Read was a vastly superior gloveman to Bracey - according to the statistician Charles Davis, he missed just three out of 46 chances in the final 12 Tests of his career, a ratio three times better than either of the men who succeeded him, Geraint Jones and Matt Prior - and would ultimately prove himself to be a great of county cricket in his 19-year Nottinghamshire career.

But at England level, he was never able to escape the baby-faced stigma of that awkward first foray. Duncan Fletcher certainly never liked the cut of his gib, despite recalling him in 2003 in the wake of Alec Stewart's retirement, and Jones - a dodgier keeper, if a more imposing batter at that still-early stage of Read's development - would soon be preferred as England's Ashes gloveman.

The stigma, you see, sticks - no matter how nurturing the team environment professes to be, and no matter how much room for growth may exist in a player, lest we forget, who only turned 24 last month.

"We chat to the players about how to cope with things at the highest level, both on and off the field, and it is very rare that everything just goes smoothly from start to finish," Thorpe added of Bracey's ordeal. "Like all our players, we hope he goes back and reflects on it, and it fires his desire to want to be back in that arena."

But how soon, in all honesty, can England dare to believe that Bracey will be ready to make that second coming?
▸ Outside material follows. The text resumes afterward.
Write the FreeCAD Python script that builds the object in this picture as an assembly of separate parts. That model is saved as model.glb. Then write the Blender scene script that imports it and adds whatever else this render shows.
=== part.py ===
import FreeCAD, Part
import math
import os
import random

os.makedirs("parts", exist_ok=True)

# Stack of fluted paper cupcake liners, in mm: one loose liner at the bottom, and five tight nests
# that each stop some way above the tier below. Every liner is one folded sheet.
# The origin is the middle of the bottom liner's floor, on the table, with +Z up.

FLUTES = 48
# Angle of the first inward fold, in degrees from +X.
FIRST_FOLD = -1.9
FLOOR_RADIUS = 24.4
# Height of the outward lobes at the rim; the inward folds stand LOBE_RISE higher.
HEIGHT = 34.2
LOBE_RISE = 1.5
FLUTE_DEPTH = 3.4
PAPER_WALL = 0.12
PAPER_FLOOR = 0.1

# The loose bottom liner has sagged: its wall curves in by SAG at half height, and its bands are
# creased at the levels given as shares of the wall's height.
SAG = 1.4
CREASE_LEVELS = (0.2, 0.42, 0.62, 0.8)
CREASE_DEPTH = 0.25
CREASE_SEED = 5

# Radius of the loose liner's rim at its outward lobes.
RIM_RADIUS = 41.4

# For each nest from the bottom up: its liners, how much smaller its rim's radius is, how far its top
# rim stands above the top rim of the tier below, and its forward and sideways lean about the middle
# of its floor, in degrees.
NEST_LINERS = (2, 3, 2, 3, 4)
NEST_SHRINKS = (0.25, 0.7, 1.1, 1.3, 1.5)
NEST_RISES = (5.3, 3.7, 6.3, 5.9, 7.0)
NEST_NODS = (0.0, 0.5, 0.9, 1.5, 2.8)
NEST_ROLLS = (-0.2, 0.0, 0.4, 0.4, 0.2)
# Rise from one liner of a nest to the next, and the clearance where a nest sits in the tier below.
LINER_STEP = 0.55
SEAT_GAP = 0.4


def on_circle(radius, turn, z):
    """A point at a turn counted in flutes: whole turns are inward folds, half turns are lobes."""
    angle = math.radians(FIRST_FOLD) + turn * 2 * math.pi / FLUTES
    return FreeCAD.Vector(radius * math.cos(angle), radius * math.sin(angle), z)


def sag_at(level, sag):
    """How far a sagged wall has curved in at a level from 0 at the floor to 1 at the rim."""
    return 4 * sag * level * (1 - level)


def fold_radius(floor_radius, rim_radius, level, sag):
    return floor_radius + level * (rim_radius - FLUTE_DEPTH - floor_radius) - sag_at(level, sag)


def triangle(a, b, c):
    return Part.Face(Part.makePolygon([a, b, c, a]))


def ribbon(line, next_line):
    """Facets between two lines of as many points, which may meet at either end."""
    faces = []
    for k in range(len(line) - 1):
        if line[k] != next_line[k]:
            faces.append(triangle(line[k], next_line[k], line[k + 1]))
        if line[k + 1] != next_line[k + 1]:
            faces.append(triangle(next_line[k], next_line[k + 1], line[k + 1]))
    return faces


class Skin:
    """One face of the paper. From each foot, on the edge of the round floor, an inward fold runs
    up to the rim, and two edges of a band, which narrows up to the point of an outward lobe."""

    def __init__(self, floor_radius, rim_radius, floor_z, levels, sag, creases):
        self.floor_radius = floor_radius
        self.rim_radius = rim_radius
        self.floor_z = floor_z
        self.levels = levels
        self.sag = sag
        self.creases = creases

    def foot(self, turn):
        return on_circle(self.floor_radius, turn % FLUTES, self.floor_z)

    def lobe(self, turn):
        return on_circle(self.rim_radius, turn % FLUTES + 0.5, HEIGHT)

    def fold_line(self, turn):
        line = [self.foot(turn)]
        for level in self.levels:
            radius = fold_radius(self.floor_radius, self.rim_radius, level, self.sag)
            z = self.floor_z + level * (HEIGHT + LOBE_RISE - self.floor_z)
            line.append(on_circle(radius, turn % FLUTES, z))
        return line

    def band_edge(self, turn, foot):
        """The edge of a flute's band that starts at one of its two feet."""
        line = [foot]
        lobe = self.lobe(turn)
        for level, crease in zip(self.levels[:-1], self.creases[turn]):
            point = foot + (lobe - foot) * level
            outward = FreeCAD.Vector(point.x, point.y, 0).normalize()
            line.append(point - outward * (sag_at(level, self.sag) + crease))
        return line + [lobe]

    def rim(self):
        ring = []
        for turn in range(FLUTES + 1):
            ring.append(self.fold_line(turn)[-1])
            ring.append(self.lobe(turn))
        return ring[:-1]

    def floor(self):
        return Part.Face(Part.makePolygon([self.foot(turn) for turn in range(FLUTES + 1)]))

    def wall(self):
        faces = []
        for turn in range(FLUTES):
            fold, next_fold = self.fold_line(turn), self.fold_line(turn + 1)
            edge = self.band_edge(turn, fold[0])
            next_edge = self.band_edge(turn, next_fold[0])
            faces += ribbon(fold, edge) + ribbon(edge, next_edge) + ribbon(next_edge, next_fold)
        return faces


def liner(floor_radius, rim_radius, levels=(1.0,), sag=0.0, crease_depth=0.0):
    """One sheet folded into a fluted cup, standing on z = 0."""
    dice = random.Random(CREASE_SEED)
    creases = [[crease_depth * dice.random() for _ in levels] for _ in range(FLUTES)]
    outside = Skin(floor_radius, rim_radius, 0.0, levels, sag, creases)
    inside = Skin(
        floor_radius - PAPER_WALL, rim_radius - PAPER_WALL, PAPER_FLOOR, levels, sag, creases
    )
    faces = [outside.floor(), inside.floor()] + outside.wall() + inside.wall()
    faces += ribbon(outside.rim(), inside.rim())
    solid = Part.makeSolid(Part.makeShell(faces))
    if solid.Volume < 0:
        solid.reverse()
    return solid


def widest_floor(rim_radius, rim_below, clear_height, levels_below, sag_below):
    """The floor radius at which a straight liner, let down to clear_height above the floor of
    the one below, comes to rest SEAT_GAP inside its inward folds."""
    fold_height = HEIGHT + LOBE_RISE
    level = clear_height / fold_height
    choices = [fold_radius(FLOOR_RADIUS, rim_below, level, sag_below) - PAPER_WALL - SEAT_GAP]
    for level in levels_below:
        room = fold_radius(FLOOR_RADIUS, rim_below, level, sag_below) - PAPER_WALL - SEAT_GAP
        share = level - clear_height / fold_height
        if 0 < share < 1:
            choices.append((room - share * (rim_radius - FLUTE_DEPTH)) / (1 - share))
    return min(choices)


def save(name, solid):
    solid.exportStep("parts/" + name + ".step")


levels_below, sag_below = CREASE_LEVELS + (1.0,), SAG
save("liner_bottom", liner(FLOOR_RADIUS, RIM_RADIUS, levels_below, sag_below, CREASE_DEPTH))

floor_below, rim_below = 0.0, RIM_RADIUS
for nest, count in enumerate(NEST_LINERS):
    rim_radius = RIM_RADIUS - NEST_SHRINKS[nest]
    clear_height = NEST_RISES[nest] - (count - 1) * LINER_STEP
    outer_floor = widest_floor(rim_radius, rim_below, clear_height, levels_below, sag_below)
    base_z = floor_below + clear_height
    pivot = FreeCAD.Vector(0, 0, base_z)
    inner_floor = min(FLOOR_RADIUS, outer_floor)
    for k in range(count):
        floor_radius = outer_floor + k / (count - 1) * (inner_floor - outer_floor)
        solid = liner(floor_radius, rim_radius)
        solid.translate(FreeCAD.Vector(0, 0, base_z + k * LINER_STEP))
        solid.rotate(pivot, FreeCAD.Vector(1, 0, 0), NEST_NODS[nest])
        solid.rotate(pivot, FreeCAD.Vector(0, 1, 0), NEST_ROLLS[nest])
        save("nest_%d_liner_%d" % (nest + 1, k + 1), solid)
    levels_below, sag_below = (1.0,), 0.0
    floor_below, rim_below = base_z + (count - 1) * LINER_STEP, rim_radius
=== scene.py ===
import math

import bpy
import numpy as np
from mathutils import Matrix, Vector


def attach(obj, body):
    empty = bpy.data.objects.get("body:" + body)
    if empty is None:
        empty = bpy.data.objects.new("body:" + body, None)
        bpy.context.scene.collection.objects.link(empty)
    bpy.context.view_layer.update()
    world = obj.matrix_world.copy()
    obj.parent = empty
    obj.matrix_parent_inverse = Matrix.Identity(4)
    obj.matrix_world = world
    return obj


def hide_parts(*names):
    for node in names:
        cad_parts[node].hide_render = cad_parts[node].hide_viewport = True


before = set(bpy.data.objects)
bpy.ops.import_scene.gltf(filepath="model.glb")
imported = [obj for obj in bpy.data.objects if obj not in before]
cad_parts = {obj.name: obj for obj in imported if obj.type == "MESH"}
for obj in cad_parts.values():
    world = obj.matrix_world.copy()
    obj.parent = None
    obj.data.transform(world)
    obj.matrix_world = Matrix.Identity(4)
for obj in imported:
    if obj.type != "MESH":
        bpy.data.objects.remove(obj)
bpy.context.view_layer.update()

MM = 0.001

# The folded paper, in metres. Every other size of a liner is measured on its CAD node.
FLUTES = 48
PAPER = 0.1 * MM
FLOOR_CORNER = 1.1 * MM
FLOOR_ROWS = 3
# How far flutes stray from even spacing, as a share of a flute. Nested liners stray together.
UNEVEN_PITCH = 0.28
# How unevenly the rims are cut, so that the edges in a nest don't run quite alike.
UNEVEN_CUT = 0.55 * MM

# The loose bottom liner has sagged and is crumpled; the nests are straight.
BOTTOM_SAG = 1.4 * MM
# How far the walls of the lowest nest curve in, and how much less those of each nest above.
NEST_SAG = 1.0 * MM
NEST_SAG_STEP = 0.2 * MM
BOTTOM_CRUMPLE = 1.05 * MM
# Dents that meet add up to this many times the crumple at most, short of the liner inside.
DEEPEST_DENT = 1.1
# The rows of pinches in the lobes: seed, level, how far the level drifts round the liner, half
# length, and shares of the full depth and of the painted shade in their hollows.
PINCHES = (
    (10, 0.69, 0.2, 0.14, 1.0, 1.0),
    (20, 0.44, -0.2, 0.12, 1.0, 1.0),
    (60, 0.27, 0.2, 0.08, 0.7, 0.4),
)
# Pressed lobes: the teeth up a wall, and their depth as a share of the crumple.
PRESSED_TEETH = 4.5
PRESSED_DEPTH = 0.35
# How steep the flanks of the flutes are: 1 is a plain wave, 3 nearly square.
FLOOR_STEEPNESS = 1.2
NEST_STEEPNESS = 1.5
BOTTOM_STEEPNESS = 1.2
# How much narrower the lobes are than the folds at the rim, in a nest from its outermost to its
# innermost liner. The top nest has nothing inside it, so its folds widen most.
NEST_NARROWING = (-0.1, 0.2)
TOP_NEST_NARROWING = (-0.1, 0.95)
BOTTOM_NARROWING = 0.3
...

It took the mighty Graham Gooch three years to earn a third Test cap after making a pair on debut in 1975, and arguably a decade longer than that to truly make his mark at the highest level.

But as an ECB-pipelined product - taught to wear a version of the three lions at every conceivable representative level, and to value environment replication every bit as highly as technique - times could not be more different now.

To retain Bracey in the team environment after an experience this harrowing would be an act of cruelty; to dispatch him back to county cricket, and a sum total of two Championship fixtures between now and the third India Test, would be an admission of failure. For now his bubble has burst. It's not obvious quite how to go about reinflating it.